Expanding medical knowledge through research, enhancing patients’ well-being through medical treatment, and securing the best available treatment are universal aspirations shared by researchers, health care professionals and patients around the globe. These aspirations are recognized and protected as basic rights by various international instruments.
The Right to Health
Article 25 of the Universal Declaration of Human Rights states that “Everyone has the right to a standard of living adequate for the health and well-being of himself and of his family, including food, clothing, housing and medical care and necessary social services.” The WHO Constitution enshrines “…the highest attainable standard of health as a fundamental right of every human being.” WHO further clarifies that “the right to health includes both freedoms and entitlements. Freedoms include the right to control one’s health and body (e.g. sexual and reproductive rights) and to be free from interference (e.g. free from torture and from non-consensual medical treatment and experimentation). Entitlements include the right to a system of health protection that gives everyone an equal opportunity to enjoy the highest attainable level of health.
The Right to Science
Article 27 of the Universal Declaration of Human Rights and Article 15(b) of the International Covenant on Economic, Social and Cultural Rights recognize, among other things, the right to benefit from science and technology and the duty of member states to respect the freedom indispensable for scientific research and creative activity. The pursuit of scientific knowledge and the ability to benefit from the advancement of science and its applications are thus recognized as human rights by
The Research and Self Determination Index (RSDI)

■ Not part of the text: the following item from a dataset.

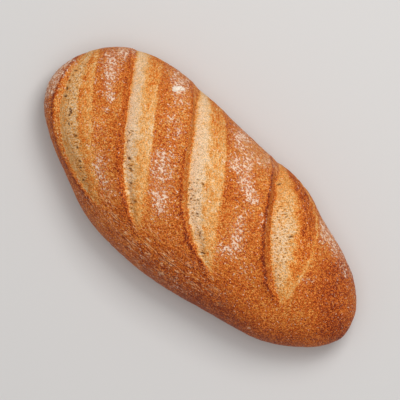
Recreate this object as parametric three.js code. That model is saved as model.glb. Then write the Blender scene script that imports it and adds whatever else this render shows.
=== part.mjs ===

To full realize these human rights, states must set up legal and regulatory environments to protect researchers’, health care professionals’ and patients’ freedom to research and access treatment. The Research and Self Determination Index (RSDI) is a research and policy tool for comparative assessment of the degree to which researchers, health care professionals and patients enjoy the right to health and the right science around the globe. Based on analysis of data on domestic legislation, the RSDI documents cross-national variation of legal regimes and ranks countries based on the degree to which the rights of researchers, health care professionals and patients are recognized. The RSDI allows readers to better understand the context in which science and medicine advance so that we can further expand the right to science. The intent is to raise awareness of such differences and to foster an evidence-based dialogue among policymakers, scientists, patients, and society.